Google Professional Data Engineer – Pub/Sub for Streaming Part 1
July 31, 2023

1. Pub Sub

Let’s talk about Pub sub, which is an enterprise messaging transport system available on the Google Cloud platform. And as always, here is a question that I’d like you to think about when a data set is unbounded, what constitutes the source of truth? Now, if you have a bounded data set like a file or a database, the source of truth is all of the data in that file or database. But if our data set is unbounded like a stream, what then is the source of truth? Let’s keep this question in mind as we talk about Pub sub. Pub sub is one of the services available on the Google Cloud platform and it can be defined as messaging middleware. It can be defined as an enterprise level message transport system which takes data from many senders and relays it to many receivers.

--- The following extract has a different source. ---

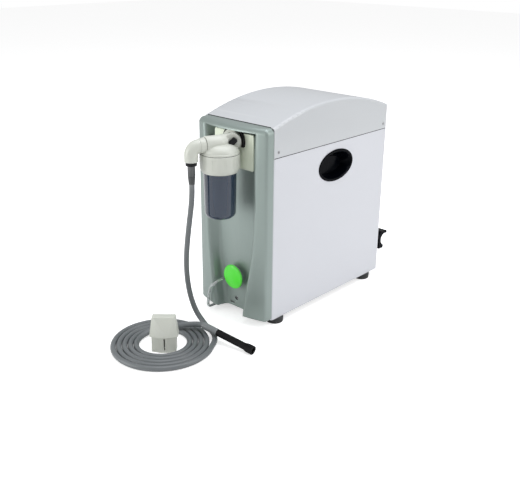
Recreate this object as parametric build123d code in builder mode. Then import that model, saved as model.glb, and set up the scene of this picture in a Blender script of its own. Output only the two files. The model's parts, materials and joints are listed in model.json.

Asynchronously in this way it helps to decouple senders and receivers in a very robust way. The name pub. Sub comes from the terms publisher and subscriber, and indeed these terms are central to the architecture of Pub sub. Publisher apps will create and send messages on a distinct entity known as a topic. There are also subscriber apps. These are the subscriber apps subscribe to topics and will then receive all messages which belong to that topic. And each subscription can be thought of as a message queue or a message stream which takes messages to a subscriber. A message itself consists of data as well as some attributes. Those attributes can be set by the publisher.

It of course, includes a topic. The message attributes are key value pairs that the publisher chooses to include with the message. So at a high level, that’s what’s going on in Pub Sub. Publisher apps create and send messages to a topic. Subscriber apps subscribe to a topic. They will then receive all messages on that topic. Once a message has been acknowledged by a subscriber, it will be deleted from the corresponding queue. Now, we’ve discussed the importance of the queue being persistent and that’s why messages need to be persistent in that message store until they’ve been either delivered or acknowledged. There is one queue per subscription. In effect for each subscription.

The queue of the message transport is the source of truth. Subscribers could either be push or pull subscribers. If they are push subscribers, they will use web hook endpoints in order to get the data delivered to them. Pull subscribers will fetch the data for themselves by connecting to an Https endpoint. Observ has a number of interesting use cases. A lot of these are listed in the Google Docs, and it makes sense to understand them. Consider, for instance, the case of balancing workloads in network clusters. Here we can have a large queue of tasks distributed over a set of workers, such as Google Compute Engine instances, for example, or take something like an order processing application.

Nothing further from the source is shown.